Piezoelectric-pneumatic micro-jet printing of high viscous piezoelectric slurry

3D printing piezoelectric ceramic has provided solutions for personalized electronic devices due to the capability of fabricating intricate 3D structures. However, as the ceramic powder size decreases and solid content increases, 3D printing technology encounters limitations due to the high viscosity, long exposure times, and heavy scattering of the ceramic slurry. In this study, a new piezoelectric-pneumatic micro-jet (PPMJ) printing method with a wide viscosity range based on barium titanate (BTO) slurry is proposed. BTO slurry with 100 nm particle size is optimized for homogeneity and printability. The effects of dispersant types on slurry are studied and the optimal concentration of the dispersant is determined.
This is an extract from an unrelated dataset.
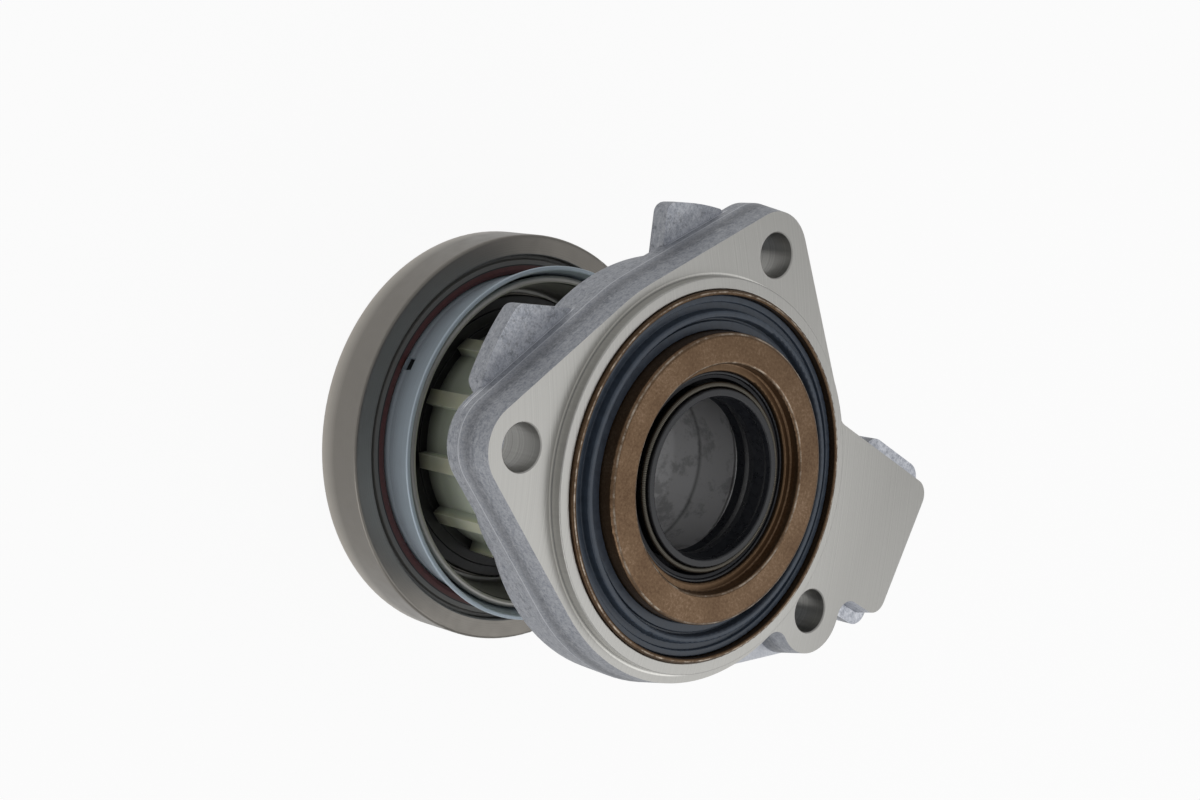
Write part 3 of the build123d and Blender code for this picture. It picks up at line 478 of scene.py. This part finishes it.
def make_sleeve(look):
    """Deep-drawn steel sheet in a brown conversion coat: satin, finely grained, its edges rubbed pale and
    with a painted highlight.
    """
    material, tree, shader, point = start_material("brown_passivated_steel")
    _, _, z, radius = measure(tree, point)

    # Grain of the coat, about 0.5 mm, over clouds of 5 to 6 mm
    grain = {"Vector": point, "Scale": 2.2, "Detail": 5.0, "Roughness": 0.75}
    grains = add_node(tree, "ShaderNodeTexNoise", grain).outputs["Fac"]
    cloud = {"Vector": point, "Scale": 0.18, "Detail": 3.0}
    clouds = add_node(tree, "ShaderNodeTexNoise", cloud).outputs["Fac"]
    both = add_node(tree, "ShaderNodeMix", {0: 0.35, 2: grains, 3: clouds}, data_type="FLOAT").outputs[0]
    stops = [(0.38, look.dark), (0.54, look.brown), (0.82, look.worn)]
    coat = add_node(tree, "ShaderNodeValToRGB", {0: both}, stops=stops).outputs[0]

    # The bore of the seal pocket is stretched, so its coat is thin and golden
    golden = {0: radius, 1: POCKET_MOUTH_R, 2: POCKET_MOUTH_R - 0.5, 3: 0.0, 4: 0.65}
    bore = add_node(tree, "ShaderNodeMapRange", golden).outputs[0]
    warm = add_node(tree, "ShaderNodeMix", {0: bore, 6: coat, 7: look.gold}, data_type="RGBA").outputs[2]

    # The tube is bare, with smudges of old oil about 6 mm wide and the rings that the ironing left
    inside = add_node(tree, "ShaderNodeMapRange", {0: radius, 1: TUBE_R + 0.2, 2: TUBE_R - 0.2}).outputs[0]
    smudge = {"Vector": point, "Scale": 0.16, "Detail": 9.0, "Roughness": 0.72}
    smudges = add_node(tree, "ShaderNodeTexNoise", smudge).outputs["Fac"]
    oil = {0: smudges, 1: 0.50, 2: 0.58, 3: 1.0, 4: 0.68}
    oily = add_node(tree, "ShaderNodeMapRange", oil).outputs[0]
    depth = add_node(tree, "ShaderNodeMapRange", {0: z, 1: 0.0, 2: -TUBE_DEPTH}).outputs[0]
    tones = [(0.0, 0.85), (0.33, 0.85), (0.345, 0.4), (0.36, 0.95), (0.48, 0.85), (0.5, 1.0), (1.0, 1.0)]
    ringed = add_node(tree, "ShaderNodeValToRGB", {0: depth}, stops=greys(tones)).outputs[0]
    steel = look.tube
    for layer in (oily, ringed):
        stained = {0: 1.0, 6: steel, 7: layer}
        steel = add_node(tree, "ShaderNodeMix", stained, data_type="RGBA", blend_type="MULTIPLY").outputs[2]
    skin = add_node(tree, "ShaderNodeMix", {0: inside, 6: warm, 7: steel}, data_type="RGBA").outputs[2]

    # The rim is darker than the rest
    outer = {0: radius, 1: RIM_INNER_R - 0.3, 2: RIM_INNER_R, 3: 1.0, 4: 0.66}
    rim = add_node(tree, "ShaderNodeMapRange", outer).outputs[0]
    dimmed = {0: 1.0, 6: skin, 7: rim}
    skin = add_node(tree, "ShaderNodeMix", dimmed, data_type="RGBA", blend_type="MULTIPLY").outputs[2]

    # A thin bright line along the rim and both edges of the bead, broken every 2 to 3 mm, is partly rubbed
    # wear and partly a painted highlight
    scratch = {"Vector": point, "Scale": 0.4, "Detail": 7.0, "Roughness": 0.8}
    scratches = add_node(tree, "ShaderNodeTexNoise", scratch).outputs["Fac"]
    gaps = {0: scratches, 1: 0.46, 2: 0.62, 3: 0.06, 4: 0.75}
    broken = add_node(tree, "ShaderNodeMapRange", gaps).outputs[0]
    edge = 0.0
    for edge_r, edge_z in WORN_AND_LIT_EDGES:
        near = band(tree, radius, edge_r, inner=0.05, outer=0.16)
        high = add_node(tree, "ShaderNodeMapRange", {0: z, 1: edge_z - 0.3, 2: edge_z - 0.1}).outputs[0]
        shine = add_node(tree, "ShaderNodeMath", {0: near, 1: high}, operation="MULTIPLY").outputs[0]
        edge = add_node(tree, "ShaderNodeMath", {0: edge, 1: shine}, operation="MAXIMUM").outputs[0]
    edge = add_node(tree, "ShaderNodeMath", {0: edge, 1: broken}, operation="MULTIPLY").outputs[0]
    worn = add_node(tree, "ShaderNodeMix", {0: edge, 6: skin, 7: look.glint}, data_type="RGBA")
    tree.links.new(worn.outputs[2], shader.inputs["Base Color"])
    shader.inputs["Metallic"].default_value = 0.85
    uneven = {0: grains, 1: 0.3, 2: 0.7, 3: 0.40, 4: 0.30}
    rough = add_node(tree, "ShaderNodeMapRange", uneven)
    tree.links.new(rough.outputs[0], shader.inputs["Roughness"])
    lines = turned_lines(tree, point, look.draw_line / MM)
    set_bump(tree, shader, lines, depth_mm=0.015, strength=0.4)
    return material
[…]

Based on PPMJ printing, BTO slurry of 50 vol % with a viscosity of 383,135mPa·s can be printed with a 0.2 mm diameter printhead nozzle. After post-processing, the density can reach 5.7 ± 0.023 g/cm³ and it is as same as dry pressing pellets, which is 95 ± 0.4 % of the empirical value. The printed ceramic exhibits excellent dielectric properties (ε_r=572.7±1.1 and tanδ=0.0362±0.0001 at 1KHz) and piezoelectric property (d₃₃=133±1.3). The results indicate that PPMJ is a promising 3D printing technology to fabricate piezoelectric materials with high solid content and complex geometries for the applications of ceramic components.